Forever is a Node.js command-line tool designed to keep server processes running indefinitely, automatically restarting them if they crash or exit unexpectedly.

It is particularly useful for deploying long-running applications like web servers, APIs, or background workers on production systems. Forever monitors the process, handles restarts with configurable limits, and provides logging for stdout, stderr, and errors.

Unlike simple solutions like nohup, forever offers clustering support, multiple instances, UID switching for security, and a dashboard-like list command to monitor running processes. It daemonizes by default but can run in foreground for development.

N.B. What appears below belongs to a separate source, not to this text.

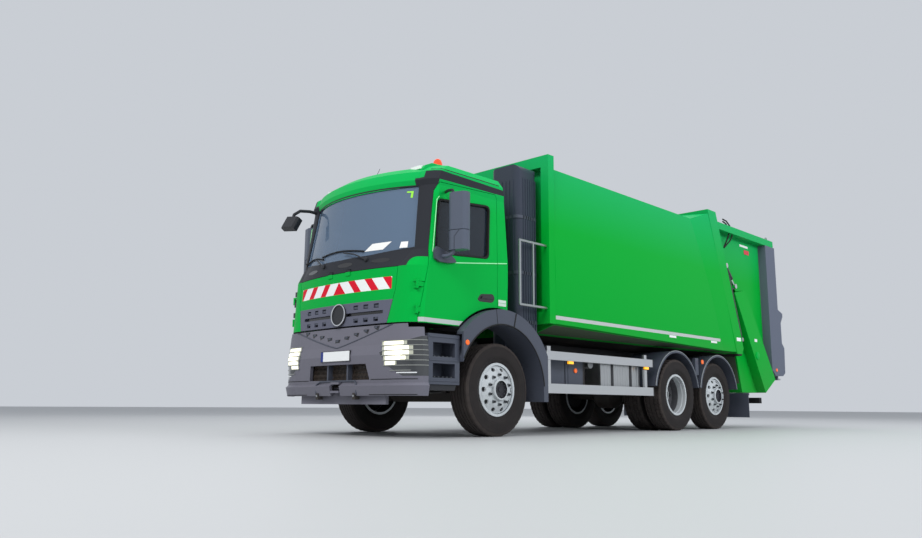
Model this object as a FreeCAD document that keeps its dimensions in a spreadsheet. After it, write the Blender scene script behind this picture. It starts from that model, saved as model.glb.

Installation is via npm: npm install -g forever. Common workflow: forever start app.js. Logs are stored in ~/.forever by default. It's lightweight but has been largely superseded by more feature-rich alternatives like PM2.

CAVEATS

Requires Node.js/npm; not a core system tool. PID files can conflict if not managed. Avoid root execution for security. Limited clustering compared to PM2.

ACTIONS

start, stop <id>, stopall, list [-p], restart <id>, restartall, clearlogs

EXAMPLE

forever start -o out.log -e err.log server.js --port=3000

HISTORY

Created by Charlie Robbins in 2010 as part of Nodejitsu's Flatiron Web Framework suite. Gained popularity for simple process management. Maintained on GitHub; last major updates around 2018, now in maintenance mode.